Under this same drive, the Ministry has also taken critical consideration to preserve and protect various cultures within the country.

This was revealed on Tuesday by the Uganda Wildlife Authority, Executive Director Sam Mwandha while representing the tourism Minister Tom Butime during the National dialogue held at Hotel Africana in Kampala.

The dialogue is being held under the theme of “National Dialogue about Cultural Heritage and Sustainable Development: Creating Awareness for the Public.”

Mwandha said this will directly help the stakeholders to identify key factors and policy interventions with adequate potential to maximize conservation and the attractiveness of destinations and secure foreign direct investments to the country.

The Director noted that Uganda has rich and diverse cultural heritage resources that have remained untapped.

Some of the sites include where Kabalega and Mwanga were captured from by the British troops in Dokolo district, Bigo Byamugenyi, colonial fortifications, slave trade exit points, royal burial tombs, and stone-making sites among others.

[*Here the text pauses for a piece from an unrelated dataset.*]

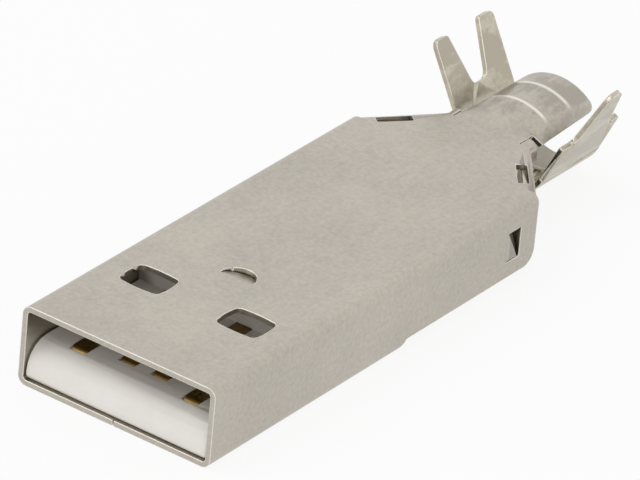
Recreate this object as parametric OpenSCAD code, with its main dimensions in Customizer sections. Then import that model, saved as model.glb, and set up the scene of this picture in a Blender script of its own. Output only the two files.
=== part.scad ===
// Wire-mount type-A data plug: a folded two-part metal shell, a moulded insulator and four blade contacts.
// +X is to the right seen from the mating end, +Y runs towards the cable and +Z is up.
// The origin is the centre of the mating face. The modules draw on an underside at Z = 0,
// and seated() then moves each piece down by half the plug's height.

/* [Mating tube] */
// Width of the tube
plug_w = 12; // [11.8:0.05:12.2]
// Height of the tube
plug_h = 4.5; // [4.4:0.05:4.6]
// Thickness of the shell sheet
sheet_t = 0.3; // [0.26:0.01:0.32]
// Outside radius of every fold
fold_r = 0.5; // [0.42:0.02:0.56]
// Length of the closed tube
tube_l = 16.2; // [15.8:0.1:16.6]

/* [Latch windows] */
// Width of a window
window_w = 2.5; // [2.3:0.05:2.7]
// Length of a window
window_l = 2; // [1.8:0.05:2.2]
// Distance of a window's centre from the centre line
window_x = 3.04; // [2.9:0.02:3.2]
// Distance of a window's centre from the mating face
window_y = 6.38; // [6:0.02:6.6]
// Corner radius of a window
window_r = 0.35; // [0.2:0.05:0.5]
// How far the middle of each window edge bows out
window_bow = 0.06; // [0.02:0.01:0.1]

/* [Rear housing] */
// Distance from the mating face to the rear end of the side walls
body_l = 27.45; // [27.35:0.05:27.6]
// Height of the side walls' lower edge above the underside
skirt_z = 0.57; // [0.52:0.01:0.7]
// Distance from the mating face to the line where the shoulders start
shoulder_y = 27.3; // [27.2:0.02:27.34]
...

He argues that tourism in Uganda has largely been based on wildlife yet the country is widely rich with various cultural and historical sites to be promoted as tourism destinations.

Mwandha emphasized the need to have these sites developed to create a diversity and expand the country’s cultural heritage.

According to him, tourism is important for increasing foreign exchange earnings, creating jobs and reducing poverty.

In 2019, the sector accounted for 6.2 percent of the country’s Gross Domestic Product (GDP), employed 589,300 people (3.6% of total employment) many of whom were youth, women, and vulnerable communities working in the informal economy.

The sector also generated over USD 1.7 billion in foreign exchange and contributed an equivalent of 16.6% of total exports.